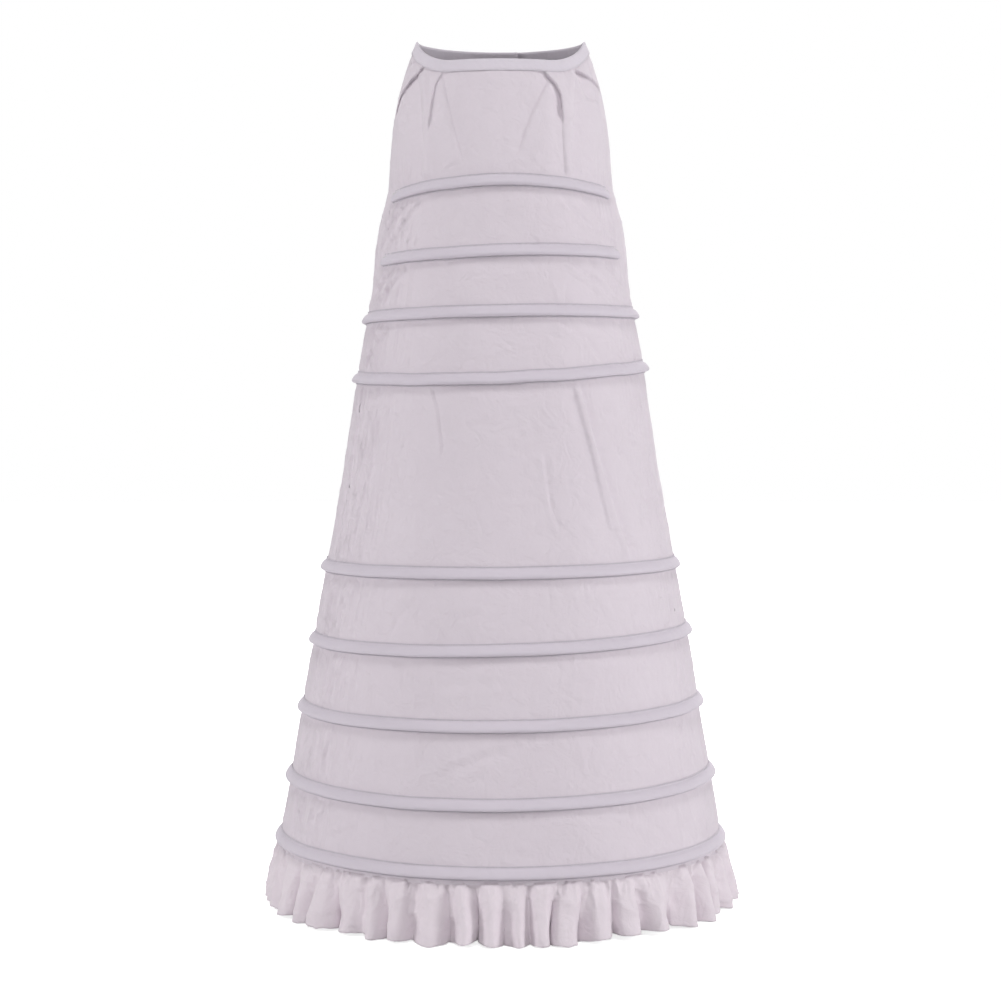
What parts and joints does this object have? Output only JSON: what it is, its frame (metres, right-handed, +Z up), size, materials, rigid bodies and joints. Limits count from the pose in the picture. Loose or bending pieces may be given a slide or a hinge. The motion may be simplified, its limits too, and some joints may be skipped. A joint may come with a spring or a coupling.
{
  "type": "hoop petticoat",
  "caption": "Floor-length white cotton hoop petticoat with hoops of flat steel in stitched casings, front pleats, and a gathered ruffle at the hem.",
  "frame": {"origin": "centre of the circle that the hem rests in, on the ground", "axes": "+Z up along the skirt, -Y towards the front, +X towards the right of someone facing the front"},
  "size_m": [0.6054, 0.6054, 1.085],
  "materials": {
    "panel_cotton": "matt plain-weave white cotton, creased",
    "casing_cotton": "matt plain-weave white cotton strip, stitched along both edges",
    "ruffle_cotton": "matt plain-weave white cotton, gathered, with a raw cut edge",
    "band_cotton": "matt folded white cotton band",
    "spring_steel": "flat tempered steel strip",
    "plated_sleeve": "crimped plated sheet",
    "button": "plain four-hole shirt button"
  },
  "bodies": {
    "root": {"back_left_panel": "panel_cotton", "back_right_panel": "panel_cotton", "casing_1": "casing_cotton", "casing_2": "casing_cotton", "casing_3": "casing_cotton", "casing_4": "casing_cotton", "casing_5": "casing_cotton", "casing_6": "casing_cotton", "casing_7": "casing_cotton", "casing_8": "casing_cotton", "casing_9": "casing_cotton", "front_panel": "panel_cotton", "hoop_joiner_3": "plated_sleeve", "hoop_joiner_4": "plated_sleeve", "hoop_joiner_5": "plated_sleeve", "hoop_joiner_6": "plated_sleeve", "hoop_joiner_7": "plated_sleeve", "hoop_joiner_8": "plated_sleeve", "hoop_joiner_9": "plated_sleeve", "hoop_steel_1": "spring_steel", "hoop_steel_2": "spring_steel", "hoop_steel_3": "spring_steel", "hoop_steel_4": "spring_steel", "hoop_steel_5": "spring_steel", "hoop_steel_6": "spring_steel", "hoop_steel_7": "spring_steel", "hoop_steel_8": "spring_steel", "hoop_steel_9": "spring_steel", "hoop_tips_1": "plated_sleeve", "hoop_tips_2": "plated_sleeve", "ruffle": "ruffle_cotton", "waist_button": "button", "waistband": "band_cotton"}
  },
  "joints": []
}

● **WHAT YOU NEED TO DO**
Copy all of the data. Keep every word exactly as it is.

● **FINAL RESULT**
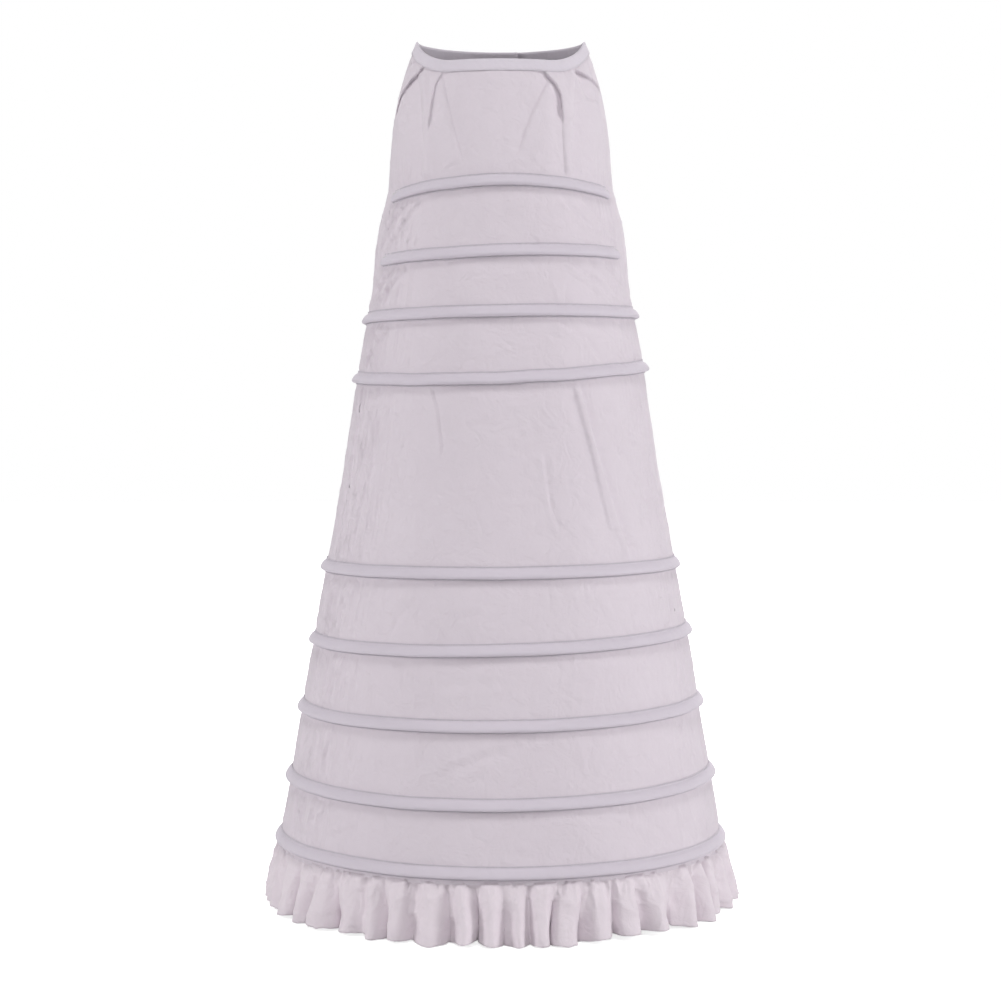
What parts and joints does this object have? Output only JSON: what it is, its frame (metres, right-handed, +Z up), size, materials, rigid bodies and joints. Limits count from the pose in the picture. Loose or bending pieces may be given a slide or a hinge. The motion may be simplified, its limits too, and some joints may be skipped. A joint may come with a spring or a coupling.
{
  "type": "hoop petticoat",
  "caption": "Floor-length white cotton hoop petticoat with hoops of flat steel in stitched casings, front pleats, and a gathered ruffle at the hem.",
  "frame": {"origin": "centre of the circle that the hem rests in, on the ground", "axes": "+Z up along the skirt, -Y towards the front, +X towards the right of someone facing the front"},
  "size_m": [0.6054, 0.6054, 1.085],
  "materials": {
    "panel_cotton": "matt plain-weave white cotton, creased",
    "casing_cotton": "matt plain-weave white cotton strip, stitched along both edges",
    "ruffle_cotton": "matt plain-weave white cotton, gathered, with a raw cut edge",
    "band_cotton": "matt folded white cotton band",
    "spring_steel": "flat tempered steel strip",
    "plated_sleeve": "crimped plated sheet",
    "button": "plain four-hole shirt button"
  },
  "bodies": {
    "root": {"back_left_panel": "panel_cotton", "back_right_panel": "panel_cotton", "casing_1": "casing_cotton", "casing_2": "casing_cotton", "casing_3": "casing_cotton", "casing_4": "casing_cotton", "casing_5": "casing_cotton", "casing_6": "casing_cotton", "casing_7": "casing_cotton", "casing_8": "casing_cotton", "casing_9": "casing_cotton", "front_panel": "panel_cotton", "hoop_joiner_3": "plated_sleeve", "hoop_joiner_4": "plated_sleeve", "hoop_joiner_5": "plated_sleeve", "hoop_joiner_6": "plated_sleeve", "hoop_joiner_7": "plated_sleeve", "hoop_joiner_8": "plated_sleeve", "hoop_joiner_9": "plated_sleeve", "hoop_steel_1": "spring_steel", "hoop_steel_2": "spring_steel", "hoop_steel_3": "spring_steel", "hoop_steel_4": "spring_steel", "hoop_steel_5": "spring_steel", "hoop_steel_6": "spring_steel", "hoop_steel_7": "spring_steel", "hoop_steel_8": "spring_steel", "hoop_steel_9": "spring_steel", "hoop_tips_1": "plated_sleeve", "hoop_tips_2": "plated_sleeve", "ruffle": "ruffle_cotton", "waist_button": "button", "waistband": "band_cotton"}
  },
  "joints": []
}